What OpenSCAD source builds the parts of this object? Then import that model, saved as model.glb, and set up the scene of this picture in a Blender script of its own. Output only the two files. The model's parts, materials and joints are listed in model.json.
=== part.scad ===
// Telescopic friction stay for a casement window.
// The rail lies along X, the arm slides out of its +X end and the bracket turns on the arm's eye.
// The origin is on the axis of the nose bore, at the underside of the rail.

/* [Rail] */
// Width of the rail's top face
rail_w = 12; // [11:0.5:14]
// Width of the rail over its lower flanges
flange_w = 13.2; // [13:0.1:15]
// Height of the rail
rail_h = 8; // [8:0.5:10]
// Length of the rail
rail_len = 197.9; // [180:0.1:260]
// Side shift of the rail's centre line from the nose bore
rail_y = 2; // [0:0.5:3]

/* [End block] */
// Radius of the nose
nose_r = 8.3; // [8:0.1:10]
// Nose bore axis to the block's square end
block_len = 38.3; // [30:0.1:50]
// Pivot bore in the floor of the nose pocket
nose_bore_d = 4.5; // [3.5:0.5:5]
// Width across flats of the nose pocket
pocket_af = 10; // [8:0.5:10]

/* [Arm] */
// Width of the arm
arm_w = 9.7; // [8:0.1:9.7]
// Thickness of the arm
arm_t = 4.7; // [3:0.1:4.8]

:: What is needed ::
Using the data above, repeat every line exactly.

:: Complete output ::
What OpenSCAD source builds the parts of this object? Then import that model, saved as model.glb, and set up the scene of this picture in a Blender script of its own. Output only the two files. The model's parts, materials and joints are listed in model.json.
=== part.scad ===
// Telescopic friction stay for a casement window.
// The rail lies along X, the arm slides out of its +X end and the bracket turns on the arm's eye.
// The origin is on the axis of the nose bore, at the underside of the rail.

/* [Rail] */
// Width of the rail's top face
rail_w = 12; // [11:0.5:14]
// Width of the rail over its lower flanges
flange_w = 13.2; // [13:0.1:15]
// Height of the rail
rail_h = 8; // [8:0.5:10]
// Length of the rail
rail_len = 197.9; // [180:0.1:260]
// Side shift of the rail's centre line from the nose bore
rail_y = 2; // [0:0.5:3]

/* [End block] */
// Radius of the nose
nose_r = 8.3; // [8:0.1:10]
// Nose bore axis to the block's square end
block_len = 38.3; // [30:0.1:50]
// Pivot bore in the floor of the nose pocket
nose_bore_d = 4.5; // [3.5:0.5:5]
// Width across flats of the nose pocket
pocket_af = 10; // [8:0.5:10]

/* [Arm] */
// Width of the arm
arm_w = 9.7; // [8:0.1:9.7]
// Thickness of the arm
arm_t = 4.7; // [3:0.1:4.8]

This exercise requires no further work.